Matchup Cheat Sheet (Quick Counterplay)
Use this table during queue breaks to adjust your approach quickly.
| Enemy Style | What They Want | Your Counter Focus | Safer Response |
|---|---|---|---|
| Psychic | Force panic with mobility/displacement | Delay your commit, protect center lane | Shadow first, tackle second |
| Emperor | Control passing lanes and tempo | Use rapid side switches | Two-touch passing, avoid over-dribble |
| Symbiote | Trigger close-range steals | Keep wider first touch | Pass early under pressure |
| Tatlis | Punish hesitation in duels | Bait cooldown then attack gap | Fake entry, retreat, re-engage |
| Vampire | Sustain pressure over time | Rotate defenders quickly | Force them into traffic |
| Spider | Angle traps and cut-offs | Break rhythm with diagonals | Quick give-and-go patterns |
If your current soccer zero style tier list doesn’t account for counters, your ranking will look good on paper but fail in real games.
FAQ
Q: What is the best pick in a soccer zero style tier list for beginners?
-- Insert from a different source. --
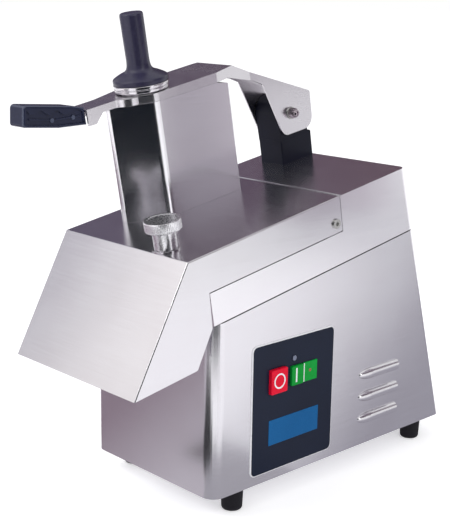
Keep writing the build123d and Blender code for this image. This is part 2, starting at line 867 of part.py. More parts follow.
# Grip: moulded handle on the tang, with a recessed and scalloped panel each side
grip_rear_u = arm_front_u - seam_gap
grip_side_points = [
    (-68.2, 184.2),
    (-73.7, 158.9),
    (-24.5, 146.1),
    (grip_rear_u, 140.0),
    (grip_rear_u, 161.3),
    (-0.9, 167.2),
]
grip_panel_low = [(12.5, 156.4), (12.5, 143.6), (-24.5, 149.4), (-69.1, 160.8), (-65.2, 178.3)]
grip_panel_scallops = [
    (-65.2, 178.3),
    (-55.6, 170.7),
    (-44.9, 172.5),
    (-36.1, 164.8),
    (-24.5, 167.5),
    (-14.8, 160.4),
    (-4.4, 161.5),
    (12.5, 156.4),
]
grip_rail_points = [(-63.5, 166.3), (-31.1, 157.1), (9.5, 152.6)]
grip_screw_places = [(u, tang_v(u) + tang_thickness / 2) for u in grip_screw_us]
with BuildPart() as grip:
    with BuildSketch(across(lever_x)) as grip_side:
        with BuildLine():
            Polyline(*grip_side_points, close=True)
        make_face()
        fillet(grip_side.vertices().sort_by_distance(grip_side_points[0])[0], 5)
        fillet(grip_side.vertices().sort_by_distance(grip_side_points[1])[0], 4)
    extrude(amount=grip_width / 2, both=True)
    fillet(grip.faces().filter_by(Axis.X).edges(), grip_edge_round)
    for side in (-1, 1):
        wall = across(lever_x + side * (grip_width / 2 - grip_recess))
        with BuildSketch(wall):
            with BuildLine():
                Polyline(*grip_panel_low)
                Spline(*grip_panel_scallops)
            make_face()
        extrude(amount=side * (grip_recess + 1), mode=Mode.SUBTRACT)
        rail_top = [(u, v + grip_rail / 2) for u, v in grip_rail_points]
        rail_low = [(u, v - grip_rail / 2) for u, v in reversed(grip_rail_points)]
        extrude(outline(wall, *rail_top, *rail_low), amount=side * (grip_recess - 0.8))
    slot_play = seam_gap / 3
    slot_front_u = tang_front_u - 1
    tang_slot = outline(
        across(lever_x),
        (arm_front_u, tang_v(arm_front_u) - slot_play),
        (arm_front_u, tang_v(arm_front_u) + tang_thickness + slot_play),
        (slot_front_u, tang_v(slot_front_u) + tang_thickness + slot_play),
        (slot_front_u, tang_v(slot_front_u) - slot_play),
    )
    extrude(tang_slot, amount=tang_width / 2 + slot_play, both=True, mode=Mode.SUBTRACT)
    for side in (-1, 1):
        wall = across(lever_x + side * (grip_width / 2 - grip_recess))
        with BuildSketch(wall):
            with Locations(*grip_screw_places):
                Circle(grip_screw_head + seam_gap)
        extrude(amount=side * (grip_recess + 1), mode=Mode.SUBTRACT)
        with BuildSketch(wall):
            with Locations(*grip_screw_places):
                Circle(grip_screw_radius)
        extrude(amount=-side * (grip_width / 2 - grip_recess), mode=Mode.SUBTRACT)
grip.part.label = "grip"
export_step(grip.part, "parts/grip.step")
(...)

A: Most beginners do better with a stable A-tier style first (like Vampire/Spider-type profiles) before moving into high-ceiling S+ picks. Reliability and positioning usually matter more than flashy mechanics early on.
Q: How often does the soccer zero style tier list change in 2026?
A: It can shift after major balance patches, especially when cooldowns, range, or utility interactions are adjusted. Re-evaluate your top picks after each meaningful patch window.
Q: Should I reroll until I get an S+ style?
A: Not necessarily. If your mechanics and game sense are still developing, an A or S style with easier execution can produce better ranked results than an S+ style you can’t pilot consistently.
Q: Can I win with off-meta styles?
A: Yes, especially if your role discipline and decision-making are strong. Off-meta picks become much stronger when used with clear team structure, good spacing, and matchup awareness.